Two men were there, waiting. One swung a broadsword in a overhead chop meant to split him to the navel. Arrion met it not with a block, but with a vicious upward sweep of his felling axe. The force of the blow, driven by his massive shoulders, knocked the sword wide. Before the man could recover, Arrion's other hand moved. The lighter hand-axe flashed in a short, brutal arc. It bit deep into the man's neck, just above his collarbone, with a wet, chopping sound. The man's eyes went wide, and he fell, a fountain of dark blood arcing onto the moss.

The second attacker, armed with a spear, lunged. Arrion pivoted on the ball of his foot, the spear-tip grazing the leather over his ribs. He trapped the shaft under his arm, yanking the man forward. The felling axe came down in a short, savage motion, shearing through the man's forearm. As he screamed, Arrion reversed his grip on the hand-axe and buried it in the side of his head. The body dropped, twitching, beside the first.

The clearing was a chaos of shouts and death. Five of the twelve were down. But the core—the older man, the younger one with the ring, and four others—were tightening the noose.

Then, the older man stepped forward. He had not drawn his greatsword until now. He did so slowly, the long, plain blade whispering from its sheath. He held up a hand, and his men, disciplined, halted.

His flinty eyes scanned Arrion, covered in blood not his own, axes dripping, chest heaving against the constricting pain of his injuries. They lingered on Arrion's stance, on the way he held his axes—one high, one low, feet planted for explosive power, yet ready to flow.

"The Fisherman's Gate," the old man said, his gravel voice carrying a strange note of recognition. "Modified for axes, not a sword. But the footwork… the balance of threat and defense…" He took a step closer, his gaze piercing. "Ser Wilham. The one-eyed hawk. He was my teacher. I was his first true disciple, long before he lost his eye."

Arrion's blood ran cold. This man knew the source of his skill. Knew its rhythms, its secrets.

The old man gave a slow, almost respectful nod. "You are better than I was. At your age. The raw power… the instinct. He would have hated admitting it, but he'd have seen it." He raised the greatsword to a high guard, two-handed. The plain steel began to hum, then to glow with a sickly, phosphorescent green light, like corrupted moss. The air crackled with ozone and a smell like opened graves. "But he never taught you this."

The old man's body seemed to swell with borrowed power. He didn't just swing the sword; he unleashed it. The glowing blade cut through the air not in an arc, but in a horizontal plane of annihilating energy.

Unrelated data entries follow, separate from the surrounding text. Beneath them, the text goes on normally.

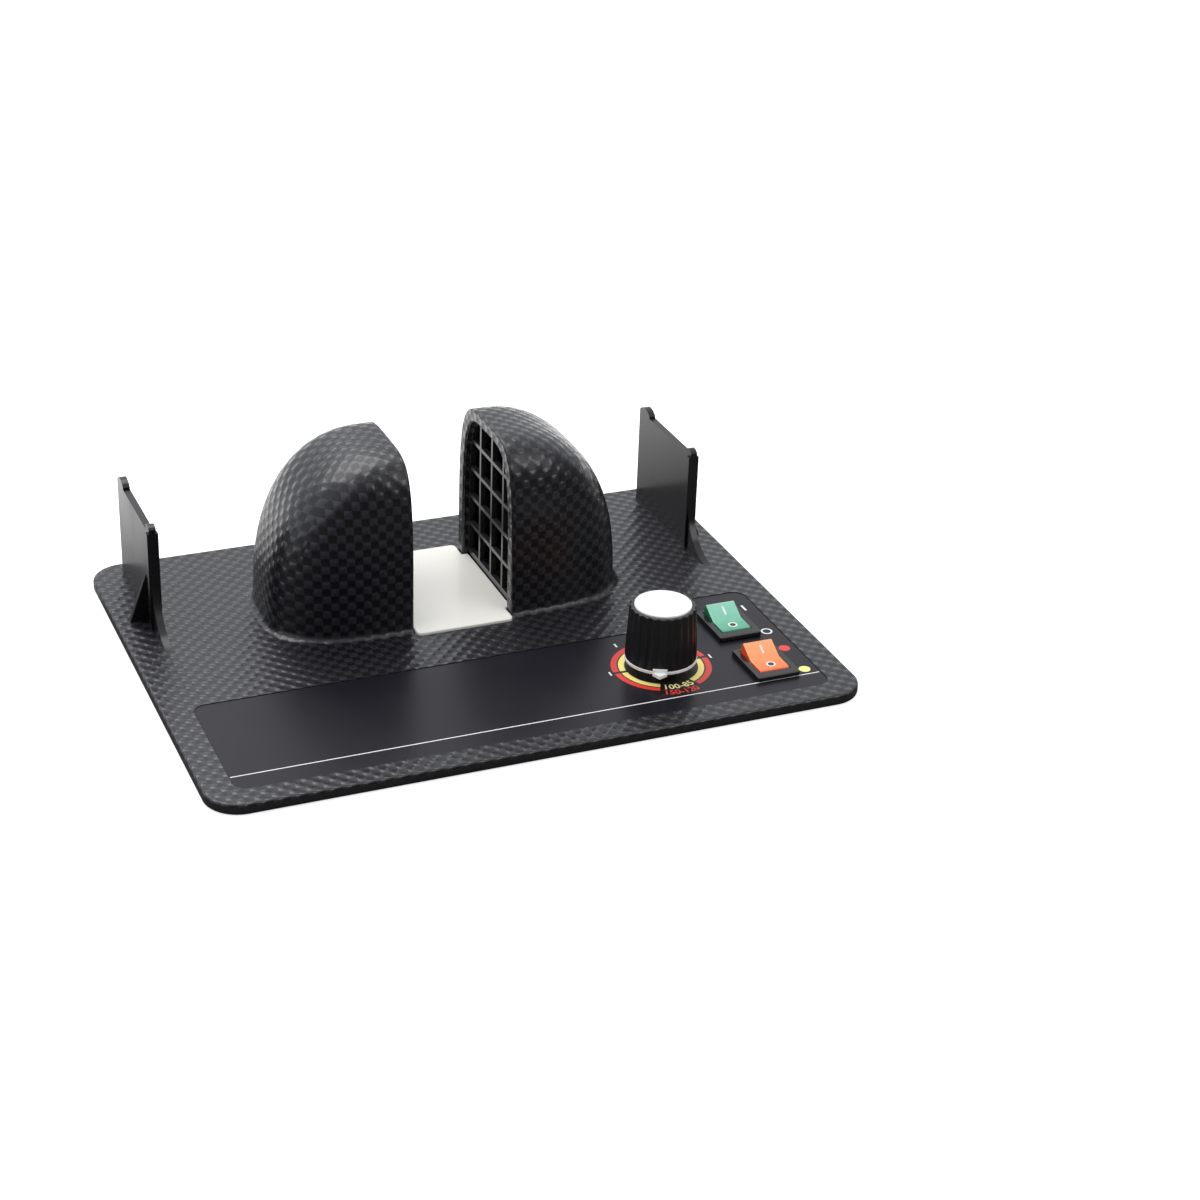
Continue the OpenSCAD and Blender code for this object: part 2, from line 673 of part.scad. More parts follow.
module duct_screws() color("silver") on_deck() for (side = [-1, 1], y = duct_screw_ys)
    translate([side * duct_screw_x, y, under - flange_t]) screw(flange_t + deck_t - 1.5);

heater_z = duct_z + duct_wall;
heater_rim = 2;
heater_in_w = duct_in_w - 2 * seam - 2 * heater_rim;
heater_in_d = duct_in_d - 2 * seam - 2 * heater_rim;

module heater_frame(side) color("tan") on_deck() on_side(side)
    translate([duct_x, hood_y, heater_z]) difference() {
    block(0, 0, 0, duct_in_w - 2 * seam, duct_in_d - 2 * seam, heater_h);
    block(0, 0, -cut, heater_in_w, heater_in_d, heater_h + 2 * cut);
}

module heater_fins(side) color("silver") on_deck() on_side(side) translate([duct_x, hood_y, heater_z]) {
    bar_t = 2.4;
    pitch = heater_in_w / heater_fins;
    for (y = [-0.5, 0, 0.5]) block(0, y * (heater_in_d - bar_t), 1, heater_in_w, bar_t, heater_h - 2);
    for (i = [0:heater_fins - 1])
        block((i + 0.5) * pitch - heater_in_w / 2, 0, 1.5, 0.5, heater_in_d - bar_t, heater_h - 3);
}

module thermal_cutout(side) color("gainsboro") on_deck() on_side(side)
    translate([duct_x, hood_y - duct_in_d / 2 - duct_wall, duct_z + duct_h / 2 - 1]) rotate([90, 0, 0]) {
        cylinder(r = cutout_r, h = cutout_t);
        for (sx = [-1, 1]) translate([sx * 3, 0, cutout_t + 2]) cube([0.8, 4, 6], center = true);
    }

module left_air_duct() air_duct(-1);
module right_air_duct() air_duct(1);
module left_heater_frame() heater_frame(-1);
module right_heater_frame() heater_frame(1);
module left_heater_fins() heater_fins(-1);
module right_heater_fins() heater_fins(1);
module left_thermal_cutout() thermal_cutout(-1);
module right_thermal_cutout() thermal_cutout(1);

// ---------------------------------------------------------------- fans

fan_hole = fan_w / 2 - 5;
hub_top = fan_h - 2;
seat_t = 1.6;

module at_fan(side) on_deck() translate([side * duct_x, hood_y, fan_z]) children();

module fan_frame(side) color([0.1, 0.1, 0.1]) at_fan(side) {
    difference() {
        slab(fan_w, fan_w, fan_h, 3);
        translate([0, 0, -cut]) cylinder(r = fan_bore_r, h = fan_h + 2 * cut, $fn = 96);
        for (sx = [-1, 1], sy = [-1, 1]) translate([sx * fan_hole, sy * fan_hole, -cut])
            cylinder(r = screw_pass_r, h = fan_h + 2 * cut, $fn = 32);
    }
    difference() {
        union() {
            cylinder(r = hub_r, h = seat_t);
            cylinder(r = bearing_r, h = hub_top - 3);
            for (a = [45:90:315]) rotate([0, 0, a]) translate([hub_r - 1, -1, 0])
                cube([fan_bore_r - hub_r + 1.5, 2, seat_t]);
        }
        translate([0, 0, seat_t]) cylinder(r = fan_shaft_r + bearing_gap, h = fan_h);
    }
}

module fan_motor(side) color([0.72, 0.45, 0.2]) at_fan(side) translate([0, 0, seat_t]) difference() {
    cylinder(r = motor_r - 0.6, h = hub_top - seat_t - 3.4);
    translate([0, 0, -cut]) cylinder(r = bearing_r + bearing_gap, h = fan_h);
}

module impeller(side) color([0.14, 0.14, 0.15]) at_fan(side) {
    difference() {
        translate([0, 0, seat_t + 0.6]) cylinder(r = hub_r - 0.3, h = hub_top - seat_t - 0.6);
        translate([0, 0, 0]) cylinder(r = motor_r, h = hub_top - 2);
    }
    translate([0, 0, seat_t + 0.5]) cylinder(r = fan_shaft_r, h = hub_top - seat_t - 1);
    intersection() {
        for (i = [0:fan_blades - 1]) rotate([0, 0, i * 360 / fan_blades])
            translate([(fan_bore_r + hub_r) / 2 - 0.8, 0, seat_t + (hub_top - seat_t) / 2 + 0.3])
            rotate([blade_pitch, 0, 0]) cube([fan_bore_r - hub_r + 2, 12, 1.2], center = true);
        difference() {
            translate([0, 0, seat_t + 0.8])
                cylinder(r = fan_bore_r - fan_tip_gap, h = hub_top - seat_t - 0.8, $fn = 96);
            translate([0, 0, 0]) cylinder(r = motor_r + 0.6, h = fan_h);
        }
    }
}

module fan_screws() color("silver") for (side = [-1, 1]) at_fan(side)
    for (sx = [-1, 1], sy = [-1, 1]) translate([sx * fan_hole, sy * fan_hole, 0]) screw(fan_h + duct_wall);

module left_fan_frame() fan_frame(-1);
module right_fan_frame() fan_frame(1);
module left_fan_motor() fan_motor(-1);
module right_fan_motor() fan_motor(1);
module left_impeller() impeller(-1);
module right_impeller() impeller(1);

// ---------------------------------------------------------------- control board

board_corners = [for (sx = [-1, 1], sy = [-1, 1])
    [board_x + sx * (board_w / 2 - board_inset), board_y + sy * (board_d / 2 - board_inset)]];

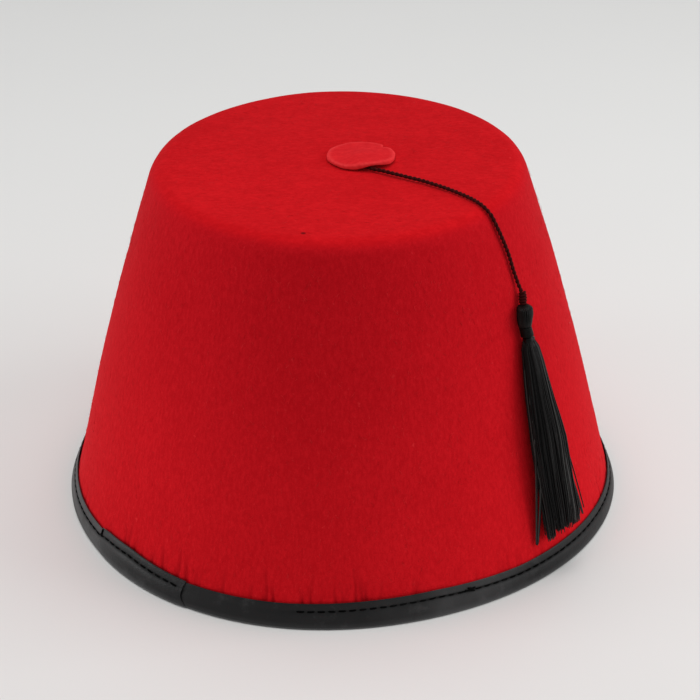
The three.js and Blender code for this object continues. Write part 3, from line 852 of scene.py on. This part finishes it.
# %% Fibres scattered over the felt
FIBRES = 6500
FIBRE_RADIUS = 0.035 * MM
SHORTEST_FIBRE, LONGER_FIBRES = 0.7 * MM, 1.9 * MM
FIBRE_BOW, FIBRE_SPREAD = 0.3, 1.9
LOWEST_FIBRE, FIBRE_BAND = 10.5 * MM, 111 * MM
THINNING = 0.65
FIBRE_RISE, STANDING_RISE, FIBRE_SUNK = 0.02 * MM, 0.4 * MM, 0.12 * MM
fibre_draw = np.random.default_rng(12)
top_share = FLAT_RADIUS**2 / (FLAT_RADIUS**2 + (RIM_RADIUS + CROWN_RADIUS) * CROWN_HEIGHT)
fibre_lines = []
for number in range(FIBRES):
    azimuth, pick, slant, length, lift, bow = fibre_draw.random(6)
    azimuth = TURN * azimuth
    length = SHORTEST_FIBRE + LONGER_FIBRES * length**2
    slant = FIBRE_SPREAD * (slant - 0.5)
    along = np.linspace(-0.5, 0.5, 4)[:, None] * length
    side = (bow - 0.5) * FIBRE_BOW * length * (1 - (2 * along / length) ** 2)
    if number < FIBRES * top_share:
        middle = on_hat(0.99 * FLAT_RADIUS * math.sqrt(pick), CROWN_HEIGHT, np.array(azimuth))
        run, out = np.array([math.cos(slant), math.sin(slant), 0]), np.array([0, 0, 1])
    else:
        up = (1 - math.sqrt(1 - THINNING * pick)) / (1 - math.sqrt(1 - THINNING))
        height = LOWEST_FIBRE + FIBRE_BAND * up
        middle, level, out = on_side(np.array(azimuth), np.array(height))
        run = math.cos(slant) * np.cross(out, level) + math.sin(slant) * level
    cross = np.cross(out, run)
    rise = (FIBRE_RISE + STANDING_RISE * lift**4) * (0.6 + along / length) - FIBRE_SUNK
    fibre_lines.append(middle + run * along + cross * side + out * rise)
felt_fibres = threads("felt_fibres", fibre_lines, FIBRE_RADIUS, sides=3, thin_ends=0.5, seed=9)
print("fibres:", FIBRES)

# %% [markdown]
# ## Shader sums written as Python
# A material is a web of nodes, which is slow to write one link at a time. This class holds one output
# socket. Sums on it add Math nodes, and one method adds any other node, with its settings and its inputs.

# %% A socket that can be added and multiplied
class Wire:
    def __init__(self, tree, socket=None):
        self.tree, self.socket = tree, socket

    def node(self, kind, settings=None, inputs=None, out=0):
        """Adds a node: its settings, then a value or a wire for each input, by name or number."""
        made = self.tree.nodes.new(kind)
        for name, value in (settings or {}).items():
            setattr(made, name, value)
        self.feed(made, inputs or {})
        return Wire(self.tree, made.outputs[out])

    def feed(self, made, inputs):
        for name, value in inputs.items():
            if isinstance(value, Wire):
                self.tree.links.new(value.socket, made.inputs[name])
            else:
                made.inputs[name].default_value = value

    def sum_of(self, operation, *values):
        return self.node("ShaderNodeMath", {"operation": operation}, dict(enumerate(values)))

    def __add__(self, other):
        return self.sum_of("ADD", self, other)

    def __sub__(self, other):
        return self.sum_of("SUBTRACT", self, other)

    def __mul__(self, other):
        return self.sum_of("MULTIPLY", self, other)

    __radd__ = __add__
    __rmul__ = __mul__

    def ramp(self, low, high, first=0.0, last=1.0):
        """Goes smoothly from first to last while this value goes from low to high."""
        return self.node("ShaderNodeMapRange", {"interpolation_type": "SMOOTHSTEP"},
                         {"Value": self, "From Min": low, "From Max": high, "To Min": first, "To Max": last})

    def blend(self, one, other):
        """Mixes two colours, this value being the share of the other."""
        return self.node("ShaderNodeMix", {"data_type": "RGBA"}, {0: self, 6: one, 7: other}, out=2)

    def axis(self, number):
        return self.node("ShaderNodeSeparateXYZ", inputs={0: self}, out=number)

    def values(self, name):
        """The values kept at a piece's points."""
        return self.node("ShaderNodeAttribute", {"attribute_name": name}, out=2)

    def stretched(self, x, y, z):
        return self.node("ShaderNodeVectorMath", {"operation": "MULTIPLY"}, {0: self, 1: (x, y, z)})

    def grain(self, size, detail=3, roughness=0.55, distortion=0.0):
        """Noise whose bumps are about the given size across."""
        return self.node("ShaderNodeTexNoise", {}, {"Vector": self, "Scale": 0.5 / size, "Detail": detail,
                                                    "Roughness": roughness, "Distortion": distortion})

    def bump(self, strength, depth):
        return self.node("ShaderNodeBump", {}, {"Strength": strength, "Distance": depth, "Height": self})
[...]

It didn't just aim for Arrion.

It cut through the ancient standing stone beside him, shearing the monolith in two with a deafening crack of sundered rock. It sliced through the trunk of a massive oak behind Arrion as if it were parchment, the tree groaning as it began its slow topple. The wave of force, the sheer concussive blast of the magical strike, hit Arrion like a landslide.

There was no blocking it. No dodging. The world became sound, fury, and blinding green light. The impact lifted him off his feet, hurling him backward off the rocky shelf. He crashed through brittle branches, the world a tumbling cacophony of snapping wood and his own grunt of agony, before slamming into the soft, rotten loam of the forest floor at the base of the outcrop.

Stars exploded behind his eyes. Every breath was a knife in his chest. His axes were gone, lost in the fall. *Nightshade* was still at his hip, but his body felt broken, his spirit stunned. He lay in the crushing dark, the groans of the falling tree and the slow drip of stone fragments the only sounds above the ringing in his ears.

From above, he heard the younger man's voice, crisp and satisfied. "Finish it."

Boots began to descend the slope toward him.